Need Help with Mistake in Generating Function for Nonlinear Recurrence relation

Question

I'm having a bit of trouble finding the generating function for the following recurrence relation:
$$
w_n -1 = \sum _{k=1}^{n-1} w_k w_{n-k}, \quad n \geq 2, \; w_0 = 0, \; w_1 = 1.
$$
I set out to find a generating function $F$ such that
$$
F(x) = \sum _{n=0}^{\infty} w_n x^n.
$$
First, I multiplied the LHS of the equation with $x^n$ and summed, obtaining
$$
F(x) – (w_0 + w_1 x) – \sum _{n=0}^{\infty} x^n = F(x)-x-\frac{1}{1-x}.
$$
For the RHS, we can observe that the $n$-th coefficient of $F(x)^2$ concide with
$$
\sum _{k=1}^{n-1} w_k w_{n-k}.
$$
That is, if we perform the product term by term and collect, we can check
$$
F(x)^2 = w_1 w_1 x^2 + (w_1 w_2 + w_2 w_1)x^3 + (w_1 w_3 + w_2 w_2 + w_3 w_1)x^4 + \cdots
$$
and this is possible because $w_0 = 0$. Equating both expressions, I get
$$
F(x) – x – \frac{1}{1-x} = F(x)^2.
$$
But this equation is wrong!

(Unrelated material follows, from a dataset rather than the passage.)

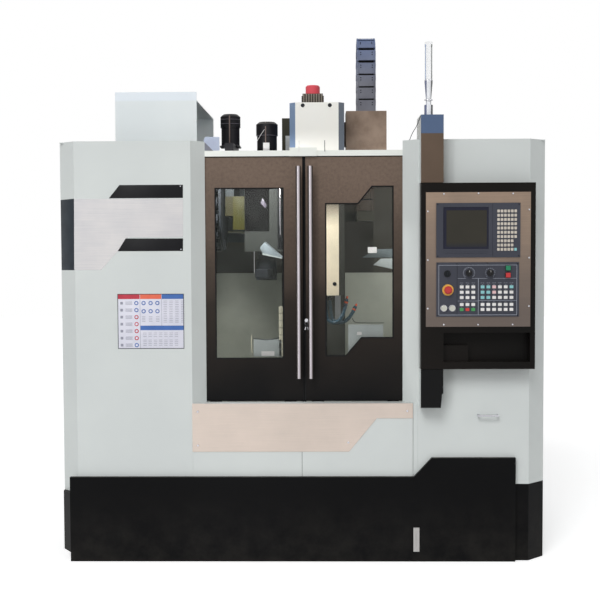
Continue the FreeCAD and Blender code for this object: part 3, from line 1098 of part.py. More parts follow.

Because if I take $x=0$,
$$
(0) – (0) – \frac{1}{1 – (0)} = 0 \implies -1 = 0.
$$
I haven't been able to spot my mistake. Any and all help is appreciated 🙂

Answer 1

Multiplying both sides of the recurrence by $x^n$ and summing for $n=2$ to infinity: $$ \sum_{n=2}^\infty w_nx^n = \sum_{n=2}^\infty \sum_{k=1}^{n-1} w_kw_{n-k}x^n + \sum_{n=2}^\infty x^n. $$ Because $w_0=0$, $w_1=1$, and $w_n$ is a sum of products of $w_1,\ldots,w_{n-1}$ plus one, $w_n$ is nonnegative for all $n$. So by Tonelli's theorem we may interchange the order of summation: $$ F(x) - x = \sum_{k=1}^\infty w_k\sum_{n=k+1}^\infty w_{n-k}x^n + \frac{x^2}{1-x}. $$ Shifting the index of the sum over $k$ down by $n$, we have $$ F(x) = \sum_{k=1}^\infty w_k x^k\sum_{n=1}^\infty w_nx^n + x + \frac{x^2}{1-x}. $$ But since $w_0=0$, $\sum_{n=0}^\infty w_nx^n = \sum_{k=1}^\infty w_kx^k = F(x)$, so we have $$ F(x) = F(x)^2 + x + \frac{x^2}{1-x}, $$ and hence $$ F(x) - F(x)^2 = x + \frac{x^2}{1-x}. $$ The roots of this equation are $$ F(x) = \frac{1}{2} \left(1-\frac{\sqrt{5 x-1}}{\sqrt{x-1}}\right),\quad F(x) = \frac{1}{2} \left(\frac{\sqrt{5 x-1}}{\sqrt{x-1}}+1\right). $$ Since $F(0) = w_0 = 0$, we see that the first root is the correct expression for $F(x)$, and so $$ F(x) = \frac{1}{2} \left(1-\frac{\sqrt{5 x-1}}{\sqrt{x-1}}\right). $$ Unfortunately there is unlikely to be a closed form series expression for $F$. Mathematica only returns something in the form of $\texttt{DifferenceRoot}$ and the first few terms $$ 0,1,2,5,15,51,188,731,2950,12235,51822,223191 $$ didn't match anything on OEIS.